Augustine on Saturday said he wasn’t worried this time, though he said he watched the National Weather Service’s radar as well as its online hygrograph of the Cedar River that showed the changing river-level forecast, hour by hour.
"Anybody who was flooded in 2008 would have in the back of their mind, ‘If it keeps raining, we’re going to have troubles again,’" Augustine said. "But this time it didn’t keep raining all day every day for a long time."
On Saturday afternoon, the Northwest Neighbors Neighborhood Association’s third-annual "Crusin’ the Boulevard" car show and fundraiser went off without a hitch along Ellis Boulevard NW even as the Cedar River was rising just seven blocks away.
Linda Seger, president of the neighborhood association, said veterans of the neighborhood like her took the rising river in stride because it has risen to high levels in the past but only once, in 2008, to the level of a flood disaster. Newer residents of the neighborhood were a little more unnerved as were her grandchildren, she said.
"This river height has happened before we had the big flood, and this time, the city sprung into action so quickly," Seger said. "I felt more confident than ever that they would do everything they could. I felt we were getting the straight story."
She said the city did the right thing by having the city manager and mayor speak publicly earlier this week about the city’s flood response.
"Most people need to hear from somebody who seems to have it all under control," Seger said.

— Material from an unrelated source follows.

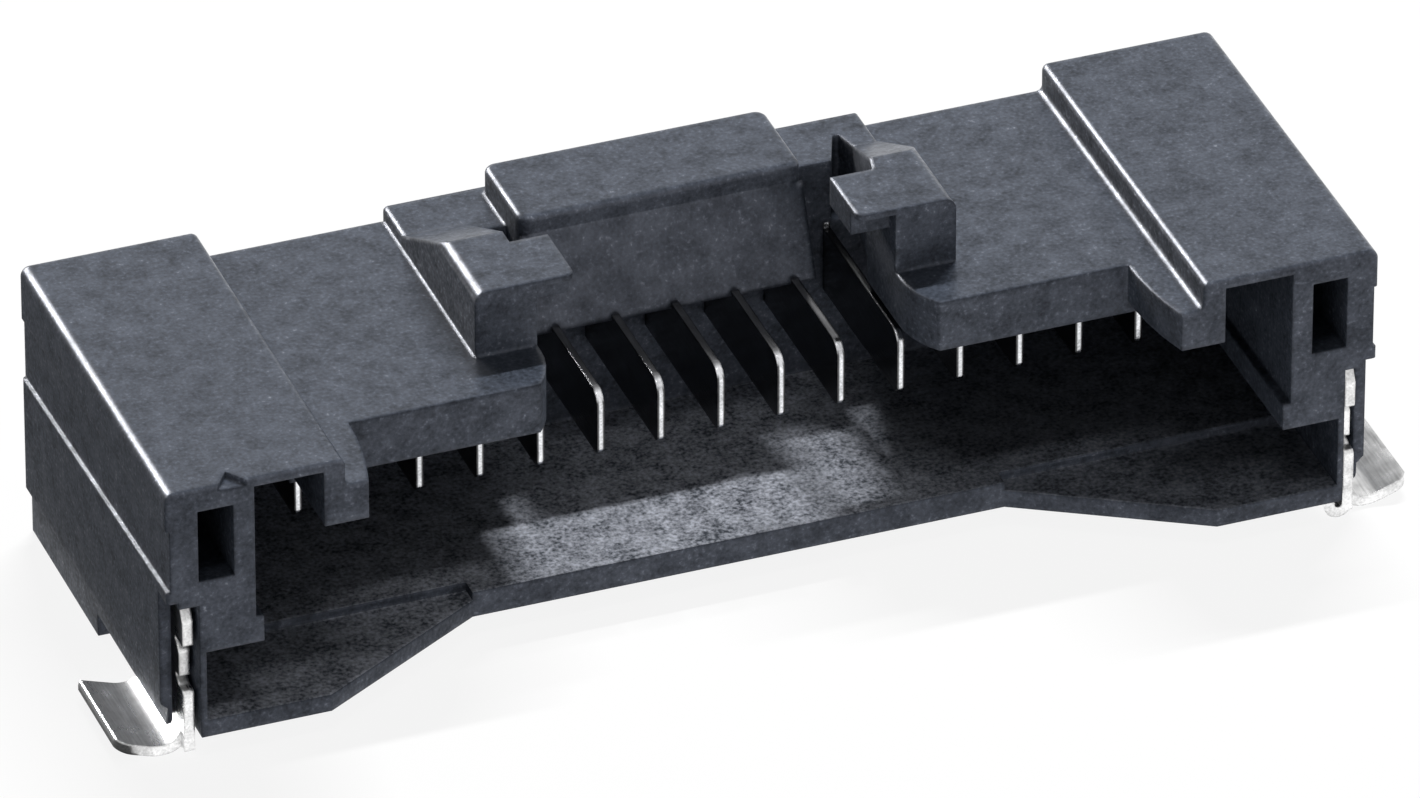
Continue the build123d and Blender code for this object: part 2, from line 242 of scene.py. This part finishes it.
add_node(tree, "ShaderNodeOutputMaterial", Surface=mixed)
floor.data.materials.append(sheet)
floor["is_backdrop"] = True
print("sheet:", sheet.name, "at a height of", *in_mm(floor.location.z), "mm")

# %% [markdown]
# A photographer lays a black card beside a shiny object to give it a dark side. Here it lies behind
# and to the left, where the left end of the housing mirrors it. Only reflections see it. Card is
# matte, so it shows as one even dark tone.

# %% A dark card for the left side
CARD_X, CARD_Y = -37 * MM, 26 * MM
CARD_WIDTH, CARD_DEPTH = 48 * MM, 68 * MM

bpy.ops.mesh.primitive_plane_add(size=1, location=(CARD_X, CARD_Y, cad_box[0].z))
card = bpy.context.object
card.name = "dark_card"
card.scale = (CARD_WIDTH, CARD_DEPTH, 1)
bpy.ops.object.transform_apply(location=False, rotation=False, scale=True)
black, tree, shader = new_material("black_card")
feed(tree, shader, Base_Color=paint("#202224"), Roughness=0.9)
card.data.materials.append(black)
for kind in ("camera", "diffuse", "shadow"):
    setattr(card, f"visible_{kind}", False)
card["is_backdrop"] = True
print("card:", in_mm(*card.dimensions), "mm")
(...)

Dale Todd, president of the business group Southside Investment Board in New Bohemia, late Saturday afternoon said the city’s Public Works Department displayed a show of force on Thursday after a heavy rain left water in the street in New Bohemia for a time because storm sewer outlets had been plugged to keep the river from backing into them."Things got serious after that," Todd said. "Public works employees ramped up the execution of their response plan and provided sand and equipment for volunteers to sandbag. It was a great exercise for the district. The volunteers were fabulous."